--- Exercise ---
Look below and pull out each line with the word "from".
## begin Data lines
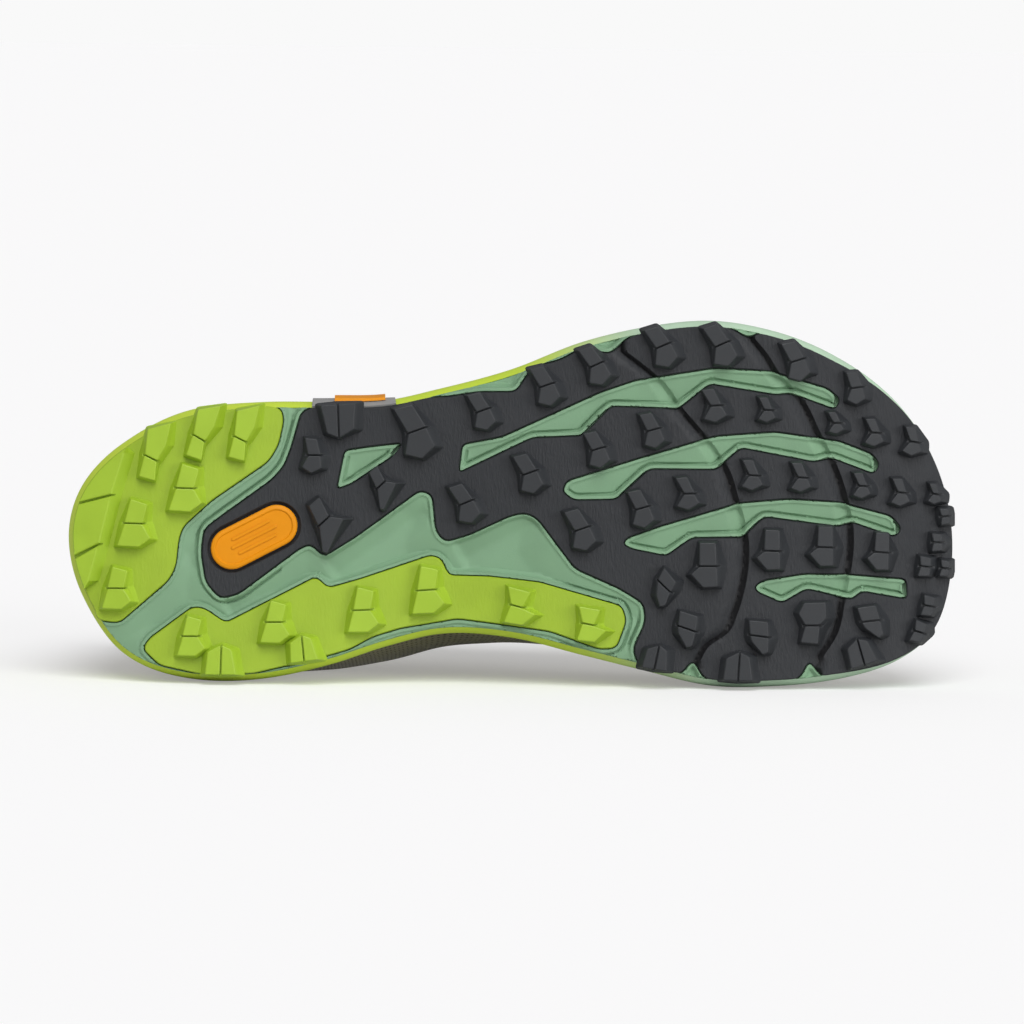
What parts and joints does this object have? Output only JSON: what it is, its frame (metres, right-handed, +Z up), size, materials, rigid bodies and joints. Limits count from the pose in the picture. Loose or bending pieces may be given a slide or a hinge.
## end Data lines
## begin Data lines
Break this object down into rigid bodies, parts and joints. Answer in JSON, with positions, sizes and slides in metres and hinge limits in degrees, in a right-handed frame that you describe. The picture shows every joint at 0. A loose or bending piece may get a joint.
## end Data lines
## begin Data lines
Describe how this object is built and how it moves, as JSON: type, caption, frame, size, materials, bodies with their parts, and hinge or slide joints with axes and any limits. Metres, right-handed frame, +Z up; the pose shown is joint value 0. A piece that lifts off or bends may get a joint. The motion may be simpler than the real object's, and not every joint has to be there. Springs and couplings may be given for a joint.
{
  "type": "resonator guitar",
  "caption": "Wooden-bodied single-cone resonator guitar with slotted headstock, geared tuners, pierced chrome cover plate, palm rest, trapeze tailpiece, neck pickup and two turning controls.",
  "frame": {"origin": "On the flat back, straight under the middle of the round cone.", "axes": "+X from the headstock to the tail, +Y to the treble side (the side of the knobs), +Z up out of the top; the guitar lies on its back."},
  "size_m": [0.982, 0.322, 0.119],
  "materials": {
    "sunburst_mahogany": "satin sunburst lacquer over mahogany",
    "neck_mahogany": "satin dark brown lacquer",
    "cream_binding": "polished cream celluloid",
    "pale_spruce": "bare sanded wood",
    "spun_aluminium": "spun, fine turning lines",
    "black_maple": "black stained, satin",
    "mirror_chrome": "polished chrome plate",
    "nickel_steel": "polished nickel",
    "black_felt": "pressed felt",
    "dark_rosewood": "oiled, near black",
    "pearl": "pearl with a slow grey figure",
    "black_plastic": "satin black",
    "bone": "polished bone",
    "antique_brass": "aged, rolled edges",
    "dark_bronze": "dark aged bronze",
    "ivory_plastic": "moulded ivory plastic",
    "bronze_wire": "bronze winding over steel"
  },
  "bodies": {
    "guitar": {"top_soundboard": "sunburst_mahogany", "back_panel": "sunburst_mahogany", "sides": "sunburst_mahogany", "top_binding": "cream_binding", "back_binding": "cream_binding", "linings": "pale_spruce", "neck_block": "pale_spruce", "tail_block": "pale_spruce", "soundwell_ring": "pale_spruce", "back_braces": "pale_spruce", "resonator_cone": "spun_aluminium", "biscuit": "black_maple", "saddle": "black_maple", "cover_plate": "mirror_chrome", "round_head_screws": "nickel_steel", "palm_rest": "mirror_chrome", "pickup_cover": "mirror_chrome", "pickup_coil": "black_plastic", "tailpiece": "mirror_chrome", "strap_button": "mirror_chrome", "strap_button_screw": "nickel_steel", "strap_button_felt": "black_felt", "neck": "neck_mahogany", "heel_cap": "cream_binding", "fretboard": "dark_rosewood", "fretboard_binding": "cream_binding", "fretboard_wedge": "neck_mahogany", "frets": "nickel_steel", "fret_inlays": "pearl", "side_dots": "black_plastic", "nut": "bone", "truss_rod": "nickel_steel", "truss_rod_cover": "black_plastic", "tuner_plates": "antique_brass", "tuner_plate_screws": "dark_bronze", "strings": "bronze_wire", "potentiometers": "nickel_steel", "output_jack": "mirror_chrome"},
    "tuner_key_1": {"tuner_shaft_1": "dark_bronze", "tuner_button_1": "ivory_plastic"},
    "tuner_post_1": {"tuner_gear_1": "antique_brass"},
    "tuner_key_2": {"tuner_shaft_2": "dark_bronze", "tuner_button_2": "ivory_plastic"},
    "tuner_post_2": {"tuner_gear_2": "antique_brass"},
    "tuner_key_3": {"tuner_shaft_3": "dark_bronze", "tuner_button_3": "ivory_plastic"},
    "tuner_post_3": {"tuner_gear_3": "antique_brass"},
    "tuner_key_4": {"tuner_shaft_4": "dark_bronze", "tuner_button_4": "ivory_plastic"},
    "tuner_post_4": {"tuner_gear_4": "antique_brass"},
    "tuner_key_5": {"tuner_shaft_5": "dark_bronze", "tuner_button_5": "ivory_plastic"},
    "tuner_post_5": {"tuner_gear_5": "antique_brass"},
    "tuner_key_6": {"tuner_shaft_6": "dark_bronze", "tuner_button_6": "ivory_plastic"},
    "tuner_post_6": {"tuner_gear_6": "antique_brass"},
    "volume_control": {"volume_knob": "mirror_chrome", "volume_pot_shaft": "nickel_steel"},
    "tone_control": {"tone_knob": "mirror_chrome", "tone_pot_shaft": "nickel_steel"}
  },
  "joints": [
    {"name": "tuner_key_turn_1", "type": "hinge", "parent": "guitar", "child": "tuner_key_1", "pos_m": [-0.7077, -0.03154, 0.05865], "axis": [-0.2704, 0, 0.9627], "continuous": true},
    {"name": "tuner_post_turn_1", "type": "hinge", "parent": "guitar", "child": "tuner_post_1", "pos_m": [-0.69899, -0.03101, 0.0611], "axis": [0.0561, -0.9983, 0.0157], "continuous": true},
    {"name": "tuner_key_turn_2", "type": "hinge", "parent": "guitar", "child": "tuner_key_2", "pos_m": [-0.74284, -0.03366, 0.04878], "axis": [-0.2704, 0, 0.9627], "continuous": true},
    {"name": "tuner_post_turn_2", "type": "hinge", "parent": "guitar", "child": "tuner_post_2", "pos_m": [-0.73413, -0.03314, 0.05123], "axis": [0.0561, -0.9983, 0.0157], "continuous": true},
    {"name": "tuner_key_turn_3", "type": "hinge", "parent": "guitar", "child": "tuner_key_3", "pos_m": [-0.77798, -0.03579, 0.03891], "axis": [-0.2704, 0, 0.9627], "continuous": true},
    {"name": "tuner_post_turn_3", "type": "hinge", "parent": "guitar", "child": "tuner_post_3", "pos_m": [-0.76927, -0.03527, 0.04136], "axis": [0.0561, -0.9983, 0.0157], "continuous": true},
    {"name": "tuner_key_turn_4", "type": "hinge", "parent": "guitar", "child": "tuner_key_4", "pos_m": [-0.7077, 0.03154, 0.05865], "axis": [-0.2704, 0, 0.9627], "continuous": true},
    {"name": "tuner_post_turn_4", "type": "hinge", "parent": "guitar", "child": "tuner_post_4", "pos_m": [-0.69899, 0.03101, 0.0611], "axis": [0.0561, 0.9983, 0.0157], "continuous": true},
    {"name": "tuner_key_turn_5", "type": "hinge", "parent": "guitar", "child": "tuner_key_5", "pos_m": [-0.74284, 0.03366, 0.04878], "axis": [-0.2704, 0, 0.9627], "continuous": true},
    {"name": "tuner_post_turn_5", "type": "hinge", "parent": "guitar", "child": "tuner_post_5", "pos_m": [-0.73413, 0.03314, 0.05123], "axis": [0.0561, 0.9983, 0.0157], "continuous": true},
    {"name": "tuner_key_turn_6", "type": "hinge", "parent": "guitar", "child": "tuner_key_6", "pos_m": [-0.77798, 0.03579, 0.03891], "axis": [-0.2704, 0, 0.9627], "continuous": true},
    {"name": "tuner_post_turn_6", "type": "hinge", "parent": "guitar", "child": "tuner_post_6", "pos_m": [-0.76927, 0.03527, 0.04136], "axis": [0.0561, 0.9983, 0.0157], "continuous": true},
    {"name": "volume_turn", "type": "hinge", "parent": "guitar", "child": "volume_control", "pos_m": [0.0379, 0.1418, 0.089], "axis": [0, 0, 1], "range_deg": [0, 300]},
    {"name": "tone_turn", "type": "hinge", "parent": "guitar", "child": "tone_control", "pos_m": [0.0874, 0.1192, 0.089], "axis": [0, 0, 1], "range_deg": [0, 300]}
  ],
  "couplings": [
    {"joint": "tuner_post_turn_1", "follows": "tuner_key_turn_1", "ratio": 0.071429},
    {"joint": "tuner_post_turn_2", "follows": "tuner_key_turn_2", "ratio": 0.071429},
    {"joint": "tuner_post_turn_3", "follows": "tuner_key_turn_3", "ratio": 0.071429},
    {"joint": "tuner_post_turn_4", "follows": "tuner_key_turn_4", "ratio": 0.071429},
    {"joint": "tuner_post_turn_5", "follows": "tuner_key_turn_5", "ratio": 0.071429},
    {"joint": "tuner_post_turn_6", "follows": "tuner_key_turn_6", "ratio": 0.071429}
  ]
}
## end Data lines
--- Full answer ---
What parts and joints does this object have? Output only JSON: what it is, its frame (metres, right-handed, +Z up), size, materials, rigid bodies and joints. Limits count from the pose in the picture. Loose or bending pieces may be given a slide or a hinge.
  "frame": {"origin": "On the flat back, straight under the middle of the round cone.", "axes": "+X from the headstock to the tail, +Y to the treble side (the side of the knobs), +Z up out of the top; the guitar lies on its back."},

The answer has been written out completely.